The NFL owners held another one of their closed-door meetings on relocating teams to Los Angeles yesterday, but hoo boy, did the fireworks ever spill out into public:

  • The owners set a December 28 deadline for St. Louis, San Diego, and Oakland to make their final stadium offers, and Indianapolis Colts owner Jim Irsay and New York Giants owner Steve Tisch said they hope for an owners’ vote on which team(s) will move on January 12 or 13 — though, of course, setting arbitrary deadlines and then moving them back is standard operating procedure for sports leagues. (Also, when asked by the L.A. Times if a final vote would really happen in January, Tisch replied, “I’ve lost all my psychic powers. Especially regarding this subject.”)
  • Houston Texans owner Bob McNair warned St. Louis officials that they need to “firm up” their stadium plan for the Rams if they want it to be considered by the league — an apparent attempt to get the St. Louis board of aldermen to vote on the stadium funding bill next week before it goes on holiday break, under pain of being told “Sorry, too late.”
  • Rams owner Stan Kroenke has reiterated that he’d be open to sharing an Inglewood stadium with the Chargers. That would eliminate the Chargers’ planned Carson stadium (if  Chargers owner Dean Spanos went for it) and leave the Raiders stuck in Oakland — or more likely, negotiating with St. Louis to try to grab whatever deal Kroenke left on the table there.

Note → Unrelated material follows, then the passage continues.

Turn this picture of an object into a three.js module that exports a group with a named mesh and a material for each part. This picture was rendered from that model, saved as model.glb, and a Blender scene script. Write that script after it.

Put all the tea leaves together, and this certainly sounds like the NFL is trying to negotiate a deal that makes the maximum number of league parties happy: Kroenke gets to go to L.A. and gets another team to help him pay his $1.86 billion stadium bill (via an equity stake or rent payments, it doesn’t matter); Spanos gets to stop having to fight with San Diego for stadium subsidies, even if it means playing second fiddle to Kroenke; and Raiders owner Mark Davis … well, nobody really cares about Mark Davis, but at least he can have St. Louis as a fallback plan — which would also mean that the NFL wouldn’t be entirely throwing away that offer of public stadium cash, just pushing back the timeline a bit on how long to take to shake it loose.

As always, though, it’s important to remember that “the NFL” isn’t really a single entity, but rather 32 rich guys trying to hash out a deal. It’s possible that this one will make enough people happy that they can get the necessary three-quarters majority to approve it — or it could be that the room remains splintered, or talks break down over how much of a relocation fee to demand from any owners who move, or any of a number of different things. In fact:

“It’s hard to see one of the proposals as getting 24 votes,” Colts owner Jim Irsay told reporters on Wednesday, adding: “I don’t think we’re extremely close right now.”

Maybe it’s time we crowdsource the likely outcome here — anyone want to start up a betting line on which teams move? Though the only way to accurately predict it would probably be a betting line only open to NFL owners, so scrap that idea. I’m going back to throwing darts at the wall.